**Task to complete**.
Would you return all of this data exactly, leaving nothing out?

**Recorded data**.
◆ ◆ ◆

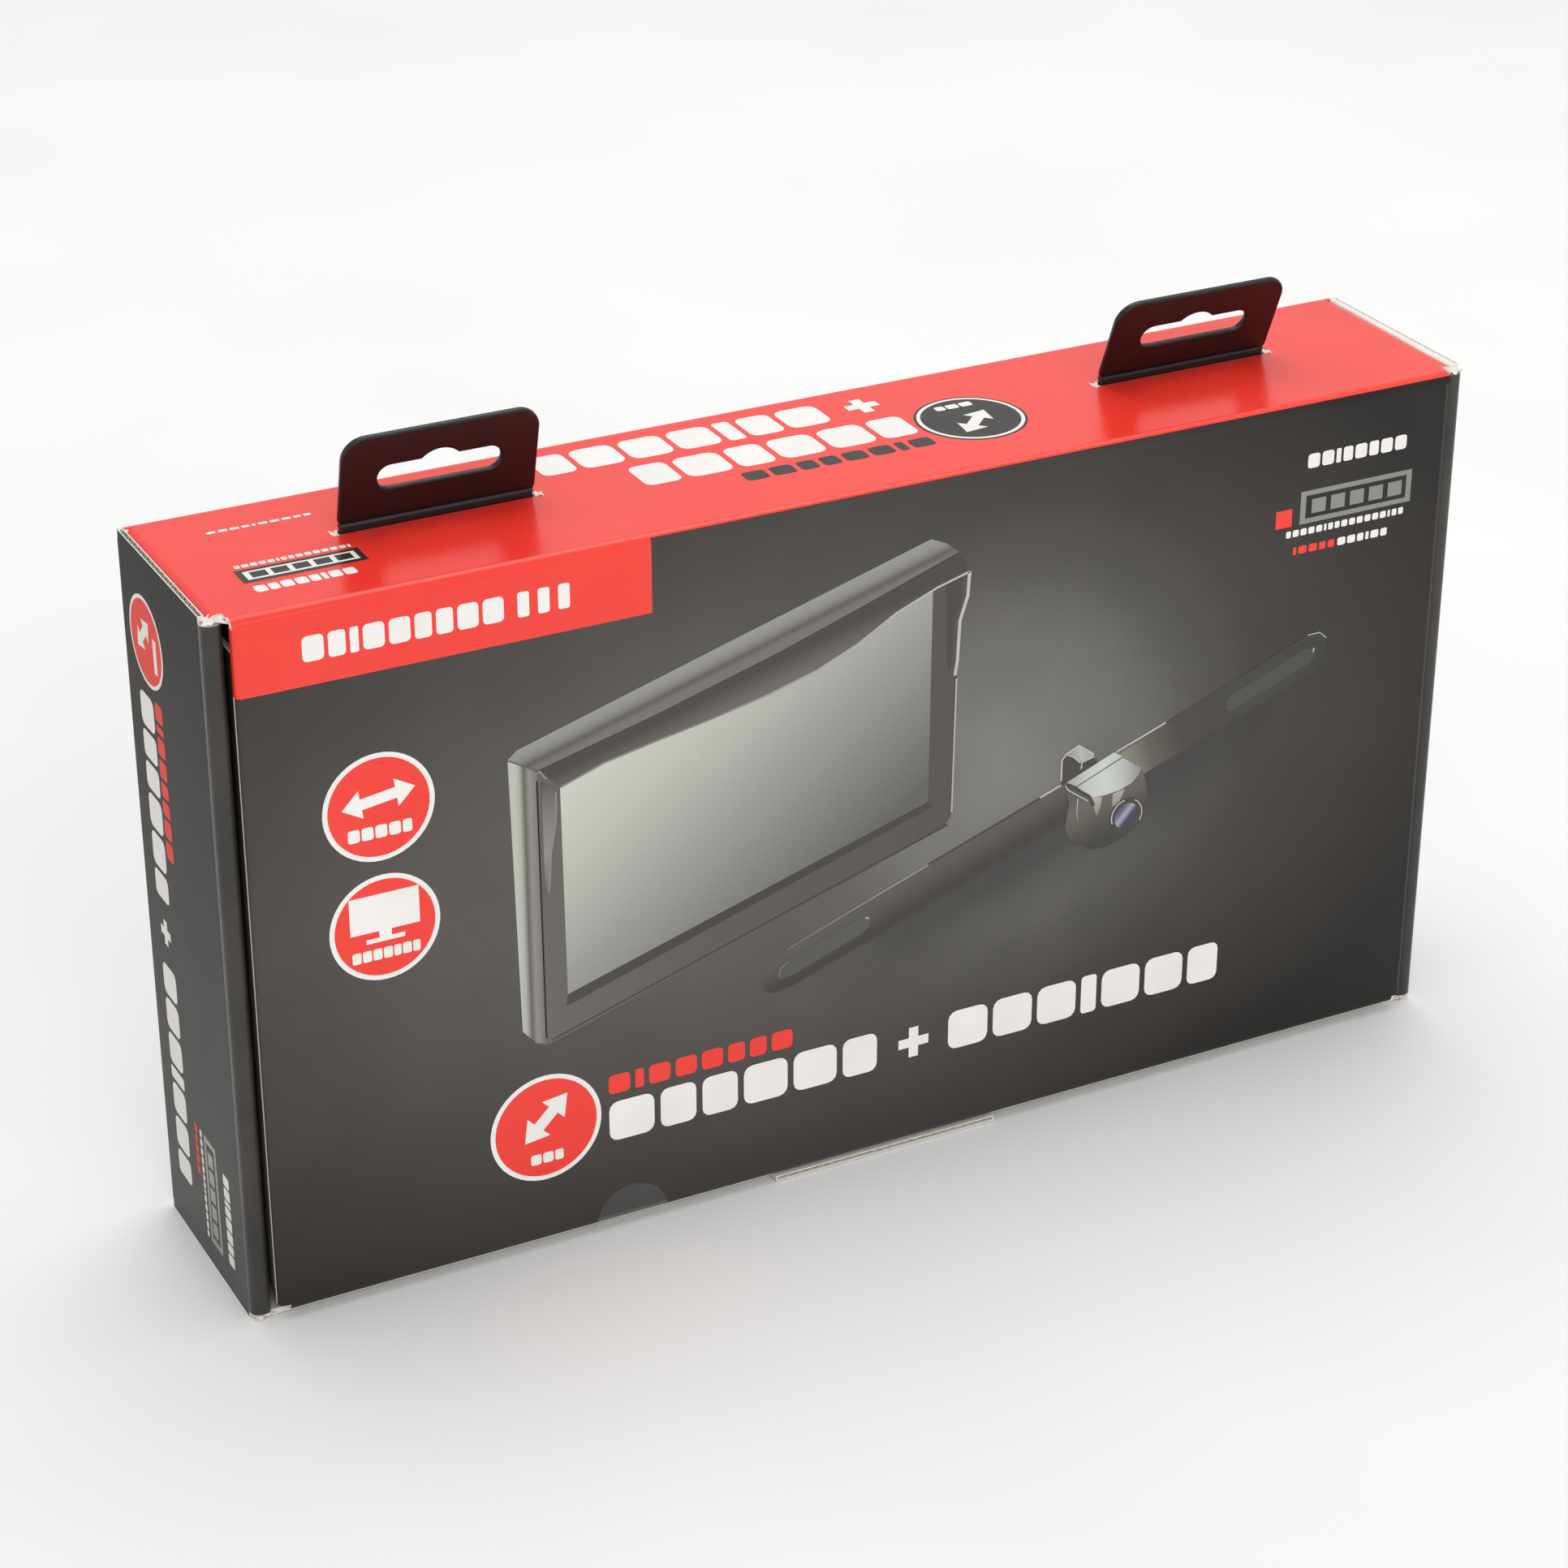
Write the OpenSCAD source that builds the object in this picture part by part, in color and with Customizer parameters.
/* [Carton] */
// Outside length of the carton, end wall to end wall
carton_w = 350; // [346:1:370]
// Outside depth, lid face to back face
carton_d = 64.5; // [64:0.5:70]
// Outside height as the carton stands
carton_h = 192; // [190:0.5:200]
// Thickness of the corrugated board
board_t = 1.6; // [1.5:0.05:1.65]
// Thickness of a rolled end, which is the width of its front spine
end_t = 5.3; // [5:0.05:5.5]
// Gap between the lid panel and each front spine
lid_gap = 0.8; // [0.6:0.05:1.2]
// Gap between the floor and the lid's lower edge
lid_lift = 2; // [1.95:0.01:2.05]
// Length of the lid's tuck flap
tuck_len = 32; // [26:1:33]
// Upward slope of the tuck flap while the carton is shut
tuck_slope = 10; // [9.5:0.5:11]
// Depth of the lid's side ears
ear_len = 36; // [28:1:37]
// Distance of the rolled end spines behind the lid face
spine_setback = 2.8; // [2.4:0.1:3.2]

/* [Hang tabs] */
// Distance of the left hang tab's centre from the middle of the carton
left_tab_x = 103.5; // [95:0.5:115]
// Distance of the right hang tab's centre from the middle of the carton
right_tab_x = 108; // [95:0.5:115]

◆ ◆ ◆

**Result of this task**.
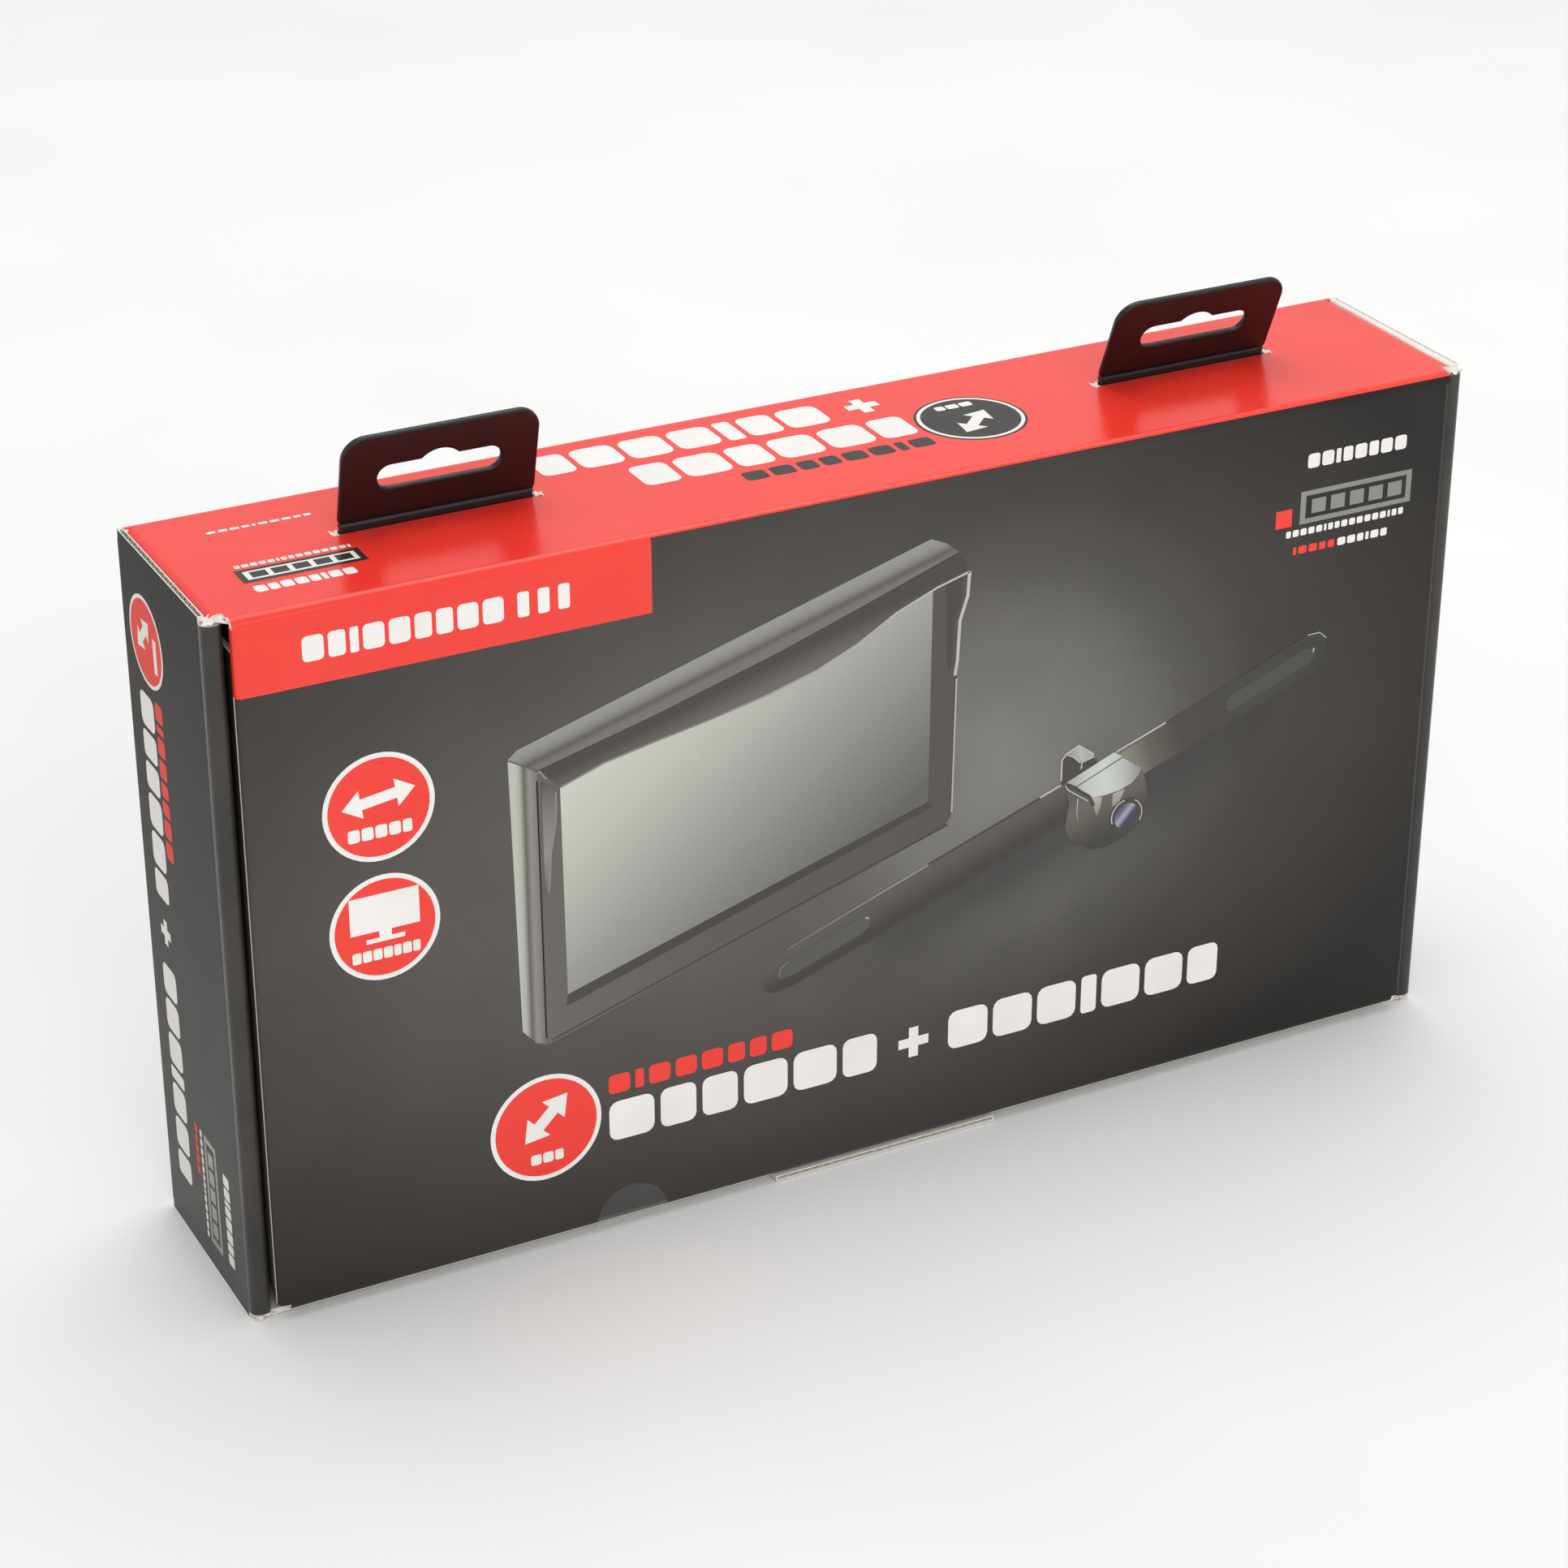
Write the OpenSCAD source that builds the object in this picture part by part, in color and with Customizer parameters.
/* [Carton] */
// Outside length of the carton, end wall to end wall
carton_w = 350; // [346:1:370]
// Outside depth, lid face to back face
carton_d = 64.5; // [64:0.5:70]
// Outside height as the carton stands
carton_h = 192; // [190:0.5:200]
// Thickness of the corrugated board
board_t = 1.6; // [1.5:0.05:1.65]
// Thickness of a rolled end, which is the width of its front spine
end_t = 5.3; // [5:0.05:5.5]
// Gap between the lid panel and each front spine
lid_gap = 0.8; // [0.6:0.05:1.2]
// Gap between the floor and the lid's lower edge
lid_lift = 2; // [1.95:0.01:2.05]
// Length of the lid's tuck flap
tuck_len = 32; // [26:1:33]
// Upward slope of the tuck flap while the carton is shut
tuck_slope = 10; // [9.5:0.5:11]
// Depth of the lid's side ears
ear_len = 36; // [28:1:37]
// Distance of the rolled end spines behind the lid face
spine_setback = 2.8; // [2.4:0.1:3.2]

/* [Hang tabs] */
// Distance of the left hang tab's centre from the middle of the carton
left_tab_x = 103.5; // [95:0.5:115]
// Distance of the right hang tab's centre from the middle of the carton
right_tab_x = 108; // [95:0.5:115]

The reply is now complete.